The bigger picture, however, is that Labour have failed to make the significant breakthrough that would have silenced Ed Miliband’s critics. The last time these seats were contested, Labour had its poorest poll share since 1918 – all other things being equal, they should have achieved much more comprehensive gains this time around. That’s not to say that there are not reasons for Labour to cheer – underlying support across the Midlands is bearing up well and key marginals such as Halesowen and Rowley Regis would return a Labour MP if today’s results were repeated at the General Election.

It is clear that Labour retains public sympathy. The question is whether that sympathy is because of, or in spite of, their Leader. A recent ComRes poll found that Ed Miliband is a factor that makes 4 out of 10 voters less likely to vote Labour. Whether or not it is fair, Ed Miliband’s profile became a central news story during this campaign – identifying a way to deal with this in 2015 will be a key concern for Labour staffers.

Lib Dem MPs are very worried this morning. The myth that a local base protects elected Lib Dems from national swings has now been dispelled. Whilst they will be pleased to have held on to Eastleigh, losses in places like Kingston highlight the extreme vulnerability of the Lib Dem vote share, even where they have previously enjoyed a mass of locally elected representatives.

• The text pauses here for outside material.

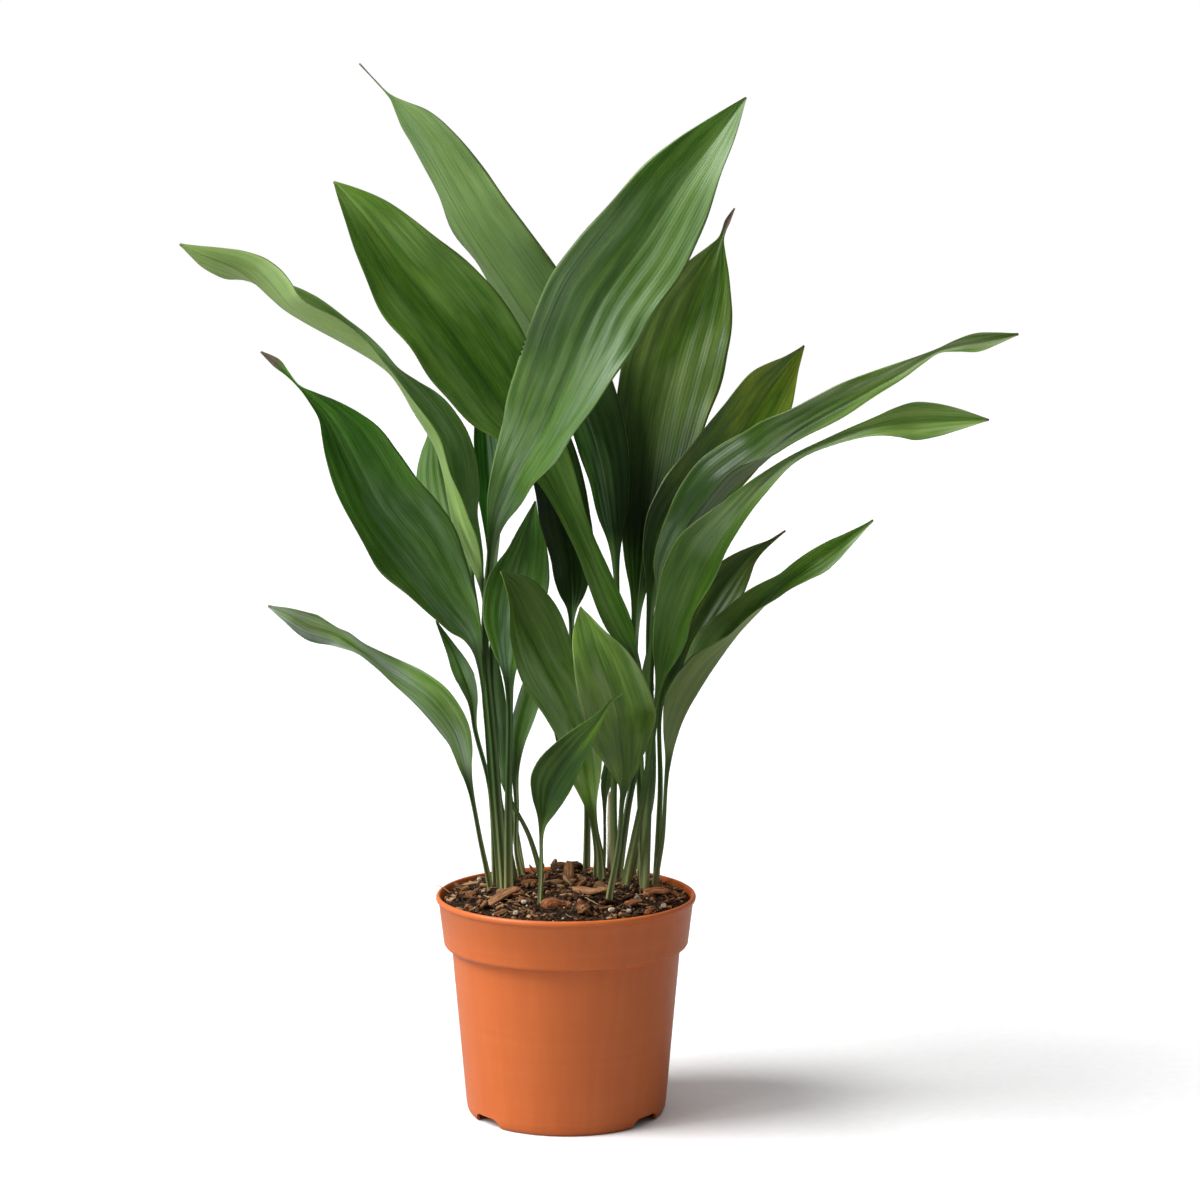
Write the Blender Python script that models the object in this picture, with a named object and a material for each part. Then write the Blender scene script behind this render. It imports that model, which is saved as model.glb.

Expect Nick Clegg to be under increasing pressure from his MPs and National Executive – more and more Lib Dems regard him as a negative factor. This will only get worse when the Euro results emerge – ironically, proportional representation in European elections means that regional candidate lists lack the local and personal ties that are the traditional strength of the Party’s campaign tactics. The psychological impact upon the Liberal Democrats of losing their influence in Europe – they are the only party that, deep down, really sees the European Parliament as important and worthy of respect – should not be underestimated.

All three traditional parties are on the defensive this morning and all are looking nervously toward the Euro results. Short of winning himself, a victory for UKIP tomorrow would, ironically perhaps, now be the best outcome for David Cameron. It would focus minds on Labour’s failure to capture opposition to the Government and to build a resounding base of support. Also expect a strong showing by the Greens – it will also be important to look closely at how the SNP and Plaid fair, as this has huge implications for the General Election and the 2014 referendum. Beating UKIP into retreat in 2015, though, will not be a matter of well–placed smears about their more nutty members. The main parties need a message for England. Not just a message for London.